A premissa de Presença (originalmente Presence) é interessante e instigante. Uma história de terror dramática contada a partir do ponto de vista da entidade e não dos assombrados. Dirigido por Steven Soderbergh (Traffic, Onze Homens e um Segredo, Erin Brockovich – Uma Mulher de Talento , Contágio, e escrito por David Koepp (Jurassic Park, Quarto do Pânico), o thriller psicológico segue uma família que se muda para uma nova casa, apenas para descobrir que estão sendo observados por uma entidade sobrenatural. O filme lembra outro filme com a proposta parecida, A Ghost Story, lançado em 2017, mas passa longe de acertar na carga dramática da obra dirigida por David Lowery.
Segundo Soderbergh, a ideia para o filme surgiu de algo que aconteceu em sua própria casa em Los Angeles. “Presença surgiu de algo que aconteceu na casa que possuo com Jules (minha esposa) em Los Angeles. É um fato que uma pessoa morreu na casa antes de nos mudarmos e o rumor é que é uma mãe morta por sua própria filha. Nós estávamos conscientes quando compramos essa casa e, desde então, tivemos situações de ‘fui eu que apaguei essa luz?’“, revelou o cineasta.
Sim, a câmera em primeira pessoa pode lembrar num primeiro momento os famigerados found footage, mas ao contrário da tremedeira característica desse tipo de produção, Soderbergh, conduz uma câmera fluída, que passeia pelos cômodos como um espectador invisível, que parece ser íntimo dos novos moradores da casa, sobretudo da filha mais nova, interpretada de com uma aura deprimida convincente por Callina Liang.

A escolha por seguir uma contagem de história nesses moldes até cria tensão eficaz no começo, mas logo a sensação se esvai com o drama picotado da família, com elementos jogados e não explicados sobre as condutas profissionais e pessoais dos adultos da casa.
A fotografia, assinada pelo próprio Soderbergh (sob o pseudônimo Peter Andrews) é hábil no jogo de claro e escuro do ambiente para criar o ar de opressão da casa,mas não é por falta de habilidade com a câmera na mão do diretor que Presença falha em sua missão. O roteiro de Koepp, tenta costurar horror e drama familiar, mas acaba aprisionado nos estereótipos da família disfuncional, ainda que os personagens sejam defendidos com competência pelos atores.

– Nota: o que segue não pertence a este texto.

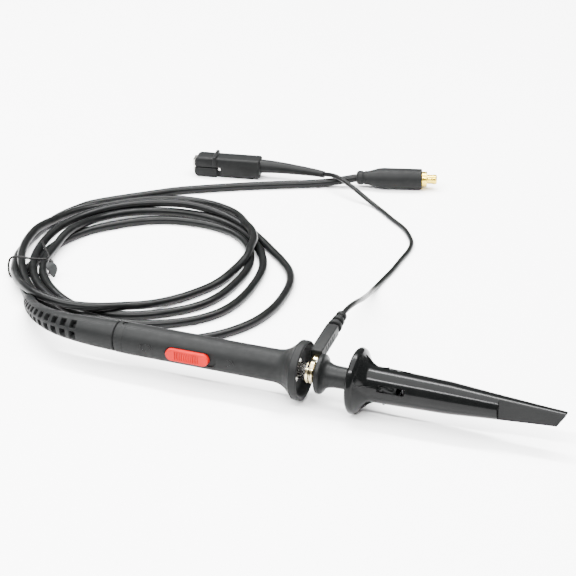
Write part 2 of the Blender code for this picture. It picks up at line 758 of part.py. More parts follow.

Enquanto a mãe controladora (Lucy Liu) parece ligar pouco para o luto da filha que perdeu duas amigas de forma misteriosa, o pai (Chris Sullivan), tenta de forma desajeitada ser o apoio da garota, visto que a mãe é declaradamente mais apegada ao filho mais velho (Eddy Maday) e a filha adolescente.
É nítido que o diretor se apoia no talento dos atores para tentar segurar as pontas soltas do filme. É sempre bom que uma produção ouse em não ser mastigada, mas não ser expositiva e ser confusa são coisas diferentes. A trama tenta engajar o público com a sutileza das intervenções da “presença”, mas por jamais entendermos suas motivações até o final do filme, também deixamos de nos importar com aquela família.
Luto na adolescência e depressão

O filme explora temas como a inabilidade dos pais em lidar com sentimentos de inadequação e luto em seus filhos. Sem saber como agir, os pais acabam reforçando uma dinâmica familiar disfuncional. Para quem gosta de simbolismos, é possível interpretar a entidade como uma metáfora para os complicados contornos opressivos familiares. Contornos esses traduzidos na solidez das interpretações de Lucy Liu e Callina Liang. Mesmo quando aparecem em cenas diferentes, é possível sentir o enorme muro sendo construído entre mãe e filha enquanto o pai completamente perdido e tentando conter emoções para mediar o conflito derrete durante o passar dos dias.
Presença tenta surpreender com um final ambíguo, o que pode não agradar os fãs de um terror mais tradicional.
A experiência é válida pela tentativa de fugir do lugar comum, com a câmera subjetiva como protagonista, mas a indecisão entre drama e terror acaba por fazer do filme uma jornada irregular em ambos os gêneros. O impacto final poderia ser um fator positivo do longa se a construção da narrativa até lá fosse mais rica em tensão. Vale ver para debater no bar com os amigos.